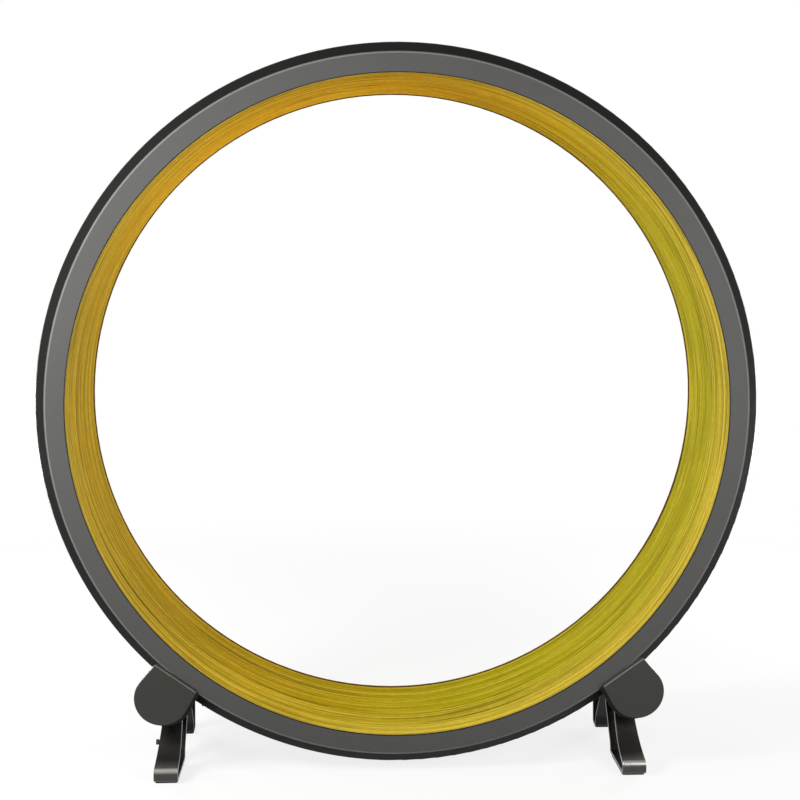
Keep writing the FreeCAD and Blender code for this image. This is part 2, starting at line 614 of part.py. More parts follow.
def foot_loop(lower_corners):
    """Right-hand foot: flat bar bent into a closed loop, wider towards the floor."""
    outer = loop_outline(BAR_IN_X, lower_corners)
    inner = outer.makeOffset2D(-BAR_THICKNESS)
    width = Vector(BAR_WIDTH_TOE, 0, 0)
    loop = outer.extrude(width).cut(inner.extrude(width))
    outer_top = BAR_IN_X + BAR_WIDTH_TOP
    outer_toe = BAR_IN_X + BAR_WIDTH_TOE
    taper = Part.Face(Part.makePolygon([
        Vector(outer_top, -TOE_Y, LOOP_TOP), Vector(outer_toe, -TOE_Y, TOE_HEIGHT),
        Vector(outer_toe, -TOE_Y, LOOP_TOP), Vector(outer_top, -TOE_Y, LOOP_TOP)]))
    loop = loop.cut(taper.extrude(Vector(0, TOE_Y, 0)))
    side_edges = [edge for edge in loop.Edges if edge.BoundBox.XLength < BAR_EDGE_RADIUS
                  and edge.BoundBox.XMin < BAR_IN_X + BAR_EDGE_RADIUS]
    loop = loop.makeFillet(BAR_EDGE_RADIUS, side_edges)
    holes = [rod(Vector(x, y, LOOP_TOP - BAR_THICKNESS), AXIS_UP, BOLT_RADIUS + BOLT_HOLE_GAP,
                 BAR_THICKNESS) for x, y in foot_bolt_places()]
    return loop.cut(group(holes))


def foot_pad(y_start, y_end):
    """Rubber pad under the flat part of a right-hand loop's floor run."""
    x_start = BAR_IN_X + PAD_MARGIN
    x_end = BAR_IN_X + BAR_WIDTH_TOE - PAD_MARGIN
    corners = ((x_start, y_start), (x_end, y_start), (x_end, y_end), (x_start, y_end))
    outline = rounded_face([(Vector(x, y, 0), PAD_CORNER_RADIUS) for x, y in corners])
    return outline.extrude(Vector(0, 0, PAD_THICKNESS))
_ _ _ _
_DO THIS_
Extract the full listing above without alteration.

_SOLUTION TO THIS PROBLEM_
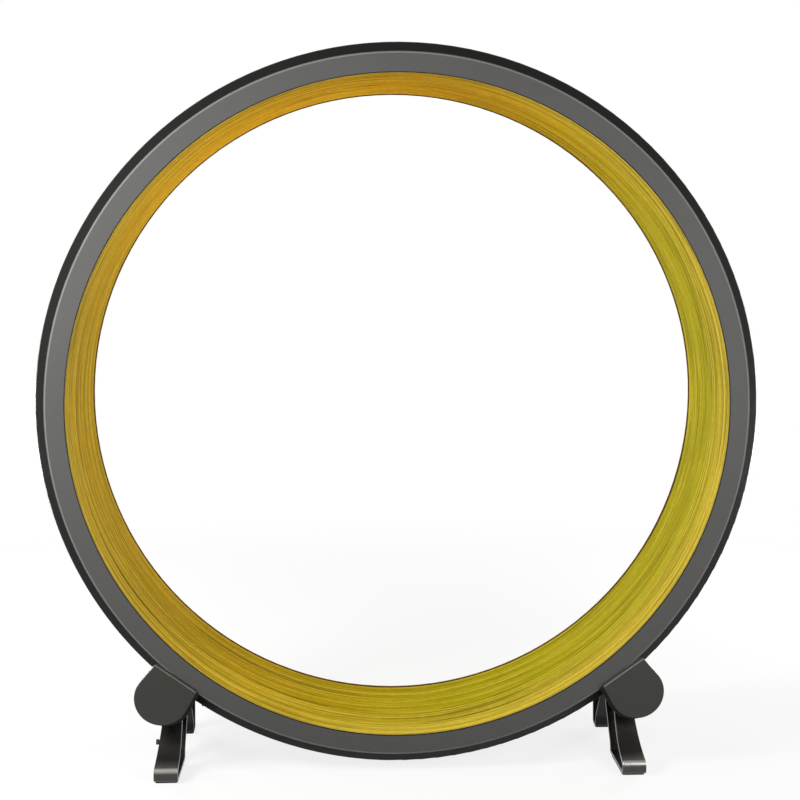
Keep writing the FreeCAD and Blender code for this image. This is part 2, starting at line 614 of part.py. More parts follow.
def foot_loop(lower_corners):
    """Right-hand foot: flat bar bent into a closed loop, wider towards the floor."""
    outer = loop_outline(BAR_IN_X, lower_corners)
    inner = outer.makeOffset2D(-BAR_THICKNESS)
    width = Vector(BAR_WIDTH_TOE, 0, 0)
    loop = outer.extrude(width).cut(inner.extrude(width))
    outer_top = BAR_IN_X + BAR_WIDTH_TOP
    outer_toe = BAR_IN_X + BAR_WIDTH_TOE
    taper = Part.Face(Part.makePolygon([
        Vector(outer_top, -TOE_Y, LOOP_TOP), Vector(outer_toe, -TOE_Y, TOE_HEIGHT),
        Vector(outer_toe, -TOE_Y, LOOP_TOP), Vector(outer_top, -TOE_Y, LOOP_TOP)]))
    loop = loop.cut(taper.extrude(Vector(0, TOE_Y, 0)))
    side_edges = [edge for edge in loop.Edges if edge.BoundBox.XLength < BAR_EDGE_RADIUS
                  and edge.BoundBox.XMin < BAR_IN_X + BAR_EDGE_RADIUS]
    loop = loop.makeFillet(BAR_EDGE_RADIUS, side_edges)
    holes = [rod(Vector(x, y, LOOP_TOP - BAR_THICKNESS), AXIS_UP, BOLT_RADIUS + BOLT_HOLE_GAP,
                 BAR_THICKNESS) for x, y in foot_bolt_places()]
    return loop.cut(group(holes))


def foot_pad(y_start, y_end):
    """Rubber pad under the flat part of a right-hand loop's floor run."""
    x_start = BAR_IN_X + PAD_MARGIN
    x_end = BAR_IN_X + BAR_WIDTH_TOE - PAD_MARGIN
    corners = ((x_start, y_start), (x_end, y_start), (x_end, y_end), (x_start, y_end))
    outline = rounded_face([(Vector(x, y, 0), PAD_CORNER_RADIUS) for x, y in corners])
    return outline.extrude(Vector(0, 0, PAD_THICKNESS))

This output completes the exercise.